I am thrilled to be involved in the tour for the new novel by Marti M. MacNair. Many thanks to the author and Lynsey Adams of Reading Between the Lines for including me and for supplying a gripping extract for my readers.
In the wake of an apocalyptic End of Days, a totalitarian regime emerges. New-born belong to the state and are transported to the island of Ruin. Deprived of love and nurturing, children eke out an existence with a grim reality. Amidst the bleakness, Jasmine and Coral stumble upon a mysterious old woman washed ashore. Defying the regime’s grip, they secretly shelter her within the depths of the Black Cave. The girls soon unravel the regime’s web of deception. Jasmine is betrayed, the old woman is found, and a momentous trial begins. Will Jasmine be able to reclaim her stolen life? Be sentenced to death, or spend the remainder of days toiling in the mines?
It was the last thing we expected to find washed up on the shore.
Coral poked a bundle of rags with weathered driftwood, waving frantically with her free hand.
‘Jasmine, over here,’ she yelled, desperately trying to make herself heard over gusts of wind.
‘Let me secure my nets first,’ I called back, pegging them down with heavy stones from the rock pool before heading over. As I crunched over shingle and grit towards the vast shoreline, the relentless collision of waves against dark slate rock surrendered to a tranquil lapping of white surf meeting sand. My brain stuttered at the sight, as if my eyes played tricks.
‘I think she’s dead,’ Coral said, prodding the old woman again. Sparse white hair sprouted in clusters from scabs on her scalp and her skin was wrinkled and worn. Soiled clothes clung to her and, tangled in seaweed, she conjured the image of a sea monster long lost to this world. I had never known a person to be so old.
‘Where has she come from?’ I asked, straining my eyes over the turbulent Pewter Sea. No watercraft was visible.
‘How would I know? She must have fallen from her craft. She might be a poacher or a rebel.’ My gaze returned to the old woman. ‘I don’t see any weapons.’ Long bony fingers stretched out and brushed Coral’s ankle. Shrieking, she jumped back, and reached for the spear strapped behind her back. ‘It’s okay,’ I said, grabbing her arm. ‘She’s probably more scared of us than we are of her.’ I ditched my backpack and knelt down taking her fragile hand in mine. Her skin was paper thin, coated in sand and smelled of saline.
‘You shouldn’t touch her, she might be contaminated,’ Coral warned. ‘I’ve taken my anti-sickness tablets, and you should have too.’ ‘But who’s to say they’ll work? We could still be putting ourselves in unnecessary danger.’

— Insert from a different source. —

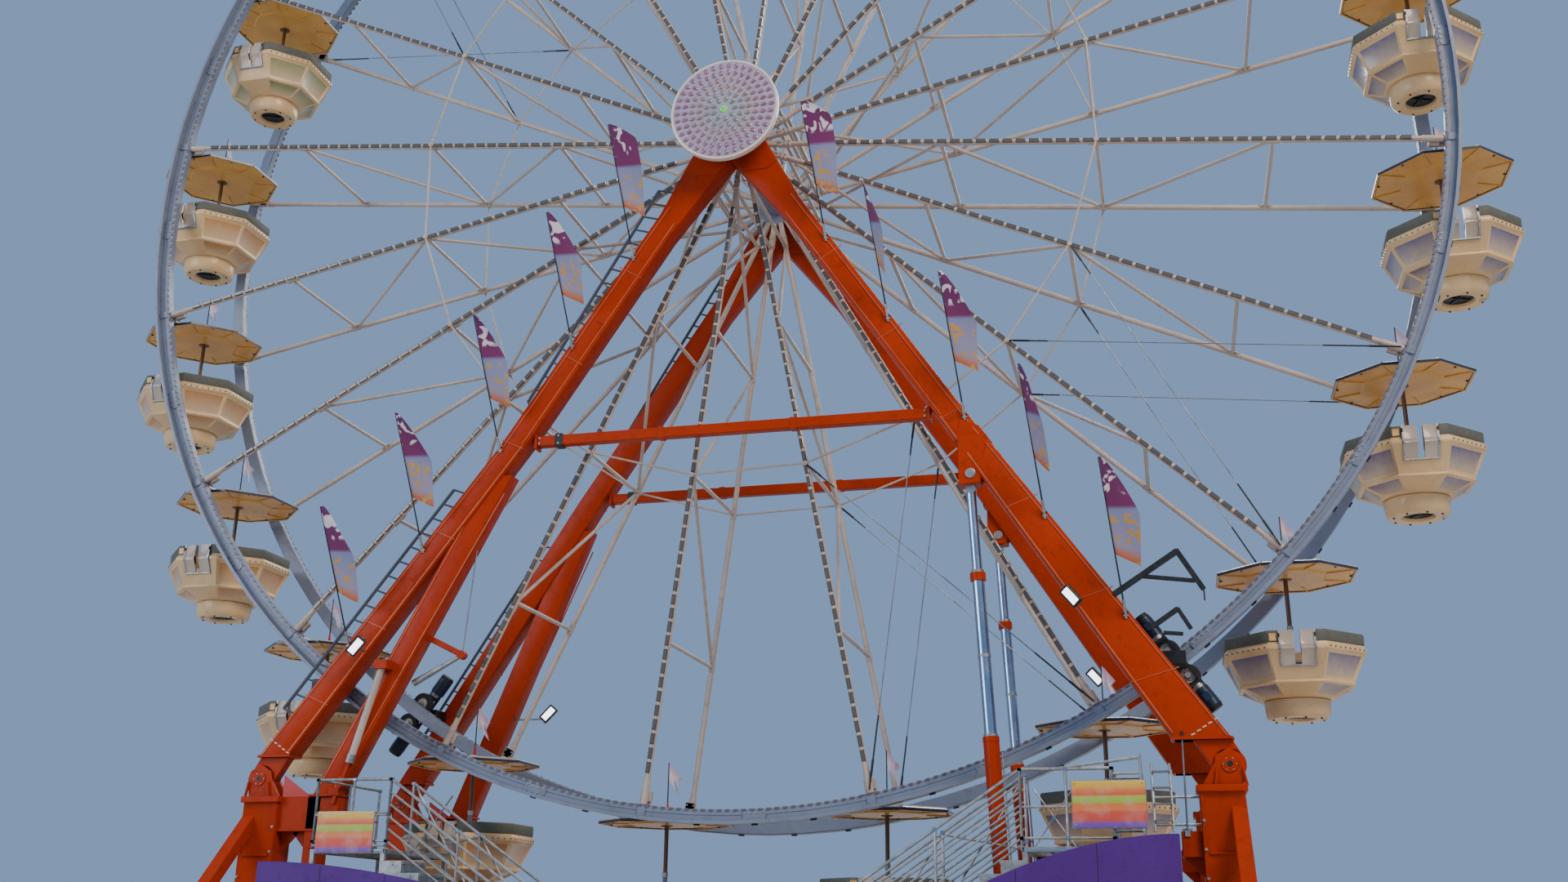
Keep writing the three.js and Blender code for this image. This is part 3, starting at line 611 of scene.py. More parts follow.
def onWheel(index):
    return move(0, 0, hubZ) @ turn(-spokeAngle(index), "Y")


def aboutHub(degrees):
    return move(0, 0, hubZ) @ turn(-degrees, "Y") @ move(0, 0, -hubZ)


def atAxle(index):
    return move(*onSpoke(index, wheel["rimRadius"]))


def numbered(name, index, ending):
    return f"{name}_{index + 1:02d}_{ending}"


# Gondolas, drawn about the axle
gondola = {
    "sides": 8,
    "cornerDeg": 22.5,
    "doorGap": 0.1,
    "doorFlare": 0.28,
    "doorSill": -1.70,
    "doorLeaf": 0.2,
    "sillRise": 0.16,
    "beltOut": 1.09,
    "beltDots": 8,
    "wallDeep": 0.022,
    "poleJoint": -0.95,
    "seatHeight": -1.66,
    "seatInner": 0.47,
    "drumHole": 0.235,
    "canopyInner": 0.62,
    "canopyReach": 1.05,
    "ribWidth": 0.02,
}
gondolaCorner = 1 / math.cos(math.pi / gondola["sides"])


def gondolaTub():
    g = gondola
    tub = loft(
        g["sides"],
        [(0.505, -2.145), (0.55, -2.13), (0.855, -1.97), (0.885, -1.96), (0.885, -1.935), (0.87, -1.92),
         (1.07, -1.485), (1.09, -1.465), (1.09, -1.405), (1.055, -1.385), (1.03, -1.18), (1.02, -1.172),
         (0.985, -1.172), (0.815, -1.94), (0.565, -2.07)],
        creamShell, g["cornerDeg"],
    )

    def isPanel(c, n, low, high):
        # an outer face between two heights that isn't one of the flats with doors
        outside = c.x * n.x + c.y * n.y > 0
        return low < c.z < high and outside and abs(n.y) < 0.85 * math.hypot(n.x, n.y)

    insetFaces(tub, lambda c, n: isPanel(c, n, -1.9, -1.5) and n.z < 0.1, 0.055, -g["wallDeep"], panelTints["orange"])
    insetFaces(tub, lambda c, n: isPanel(c, n, -2.1, -1.99), 0.035, -0.02)
    for face in tub.data.polygons:
        if face.select:
            face.material_index = 1
    fade = tub.data.attributes.new("fade", "FLOAT", "POINT")
    for vertex in tub.data.vertices:
        z = vertex.co.z
        low, high = (-2.13, -1.95) if z < -1.93 else (-1.93, -1.47)
        fade.data[vertex.index].value = min(max((z - low) / (high - low), 0.0), 1.0)
    half, flare, sill, rise = g["doorGap"] / 2, g["doorFlare"] / 2, g["doorSill"], g["sillRise"]
    doorway = [(-half, -1.0), (half, -1.0), (half, sill + rise), (flare, sill), (-flare, sill), (-half, sill + rise)]
    cutWith(tub, prism(doorway, -1.3, 1.3, creamShell))
    softEdges(tub, 0.006)
    # padded rim on the tub's edge, open at both doors
    pad = octRing(
        [(1.028, -1.36), (1.062, -1.35), (1.066, -1.19), (1.05, -1.165), (0.985, -1.165), (0.965, -1.19),
         (0.965, -1.33), (0.985, -1.34), (1.0, -1.19), (1.02, -1.19)],
        bandGrey,
    )
    cutWith(pad, block((-0.25, -1.3, -1.5), (0.25, 1.3, -1.0), bandGrey))
    return [tub, softEdges(pad, 0.008)]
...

I didn’t care. Emotions we’d been taught to suppress stirred and stole my heart. Falling into them, I let them take over. ‘Give me your water flask, Coral.’
‘No way, Jasmine.’
‘Don’t argue with me. Give me your water flask, now.’ Coral usually obeyed without question, but today was different. Today, we’d found a person that didn’t belong on Ruin, and every step I’d taken so far had broken our rules.
Anger flashed from Coral’s eyes. ‘This is foolish. We’ll get in trouble.’
‘If you don’t want to give me yours, pass mine from my backpack,’ I said. Coral sighed, rummaged through her bag and dumped her flask in my hand.
Marti M. MacNair is an award winning Scottish author, specializing in dystopian novels tailored for young adults and teenagers.
Marti is passionate about encouraging reading, and has immersed herself in the world of writing through various conferences, events and writing groups. She, herself, is an avid reader, and never seen without a book in her hand.
She resides in the heart of Ayrshire, Scotland, alongside her husband, and her two grown children who have flown the nest but frequently come to visit.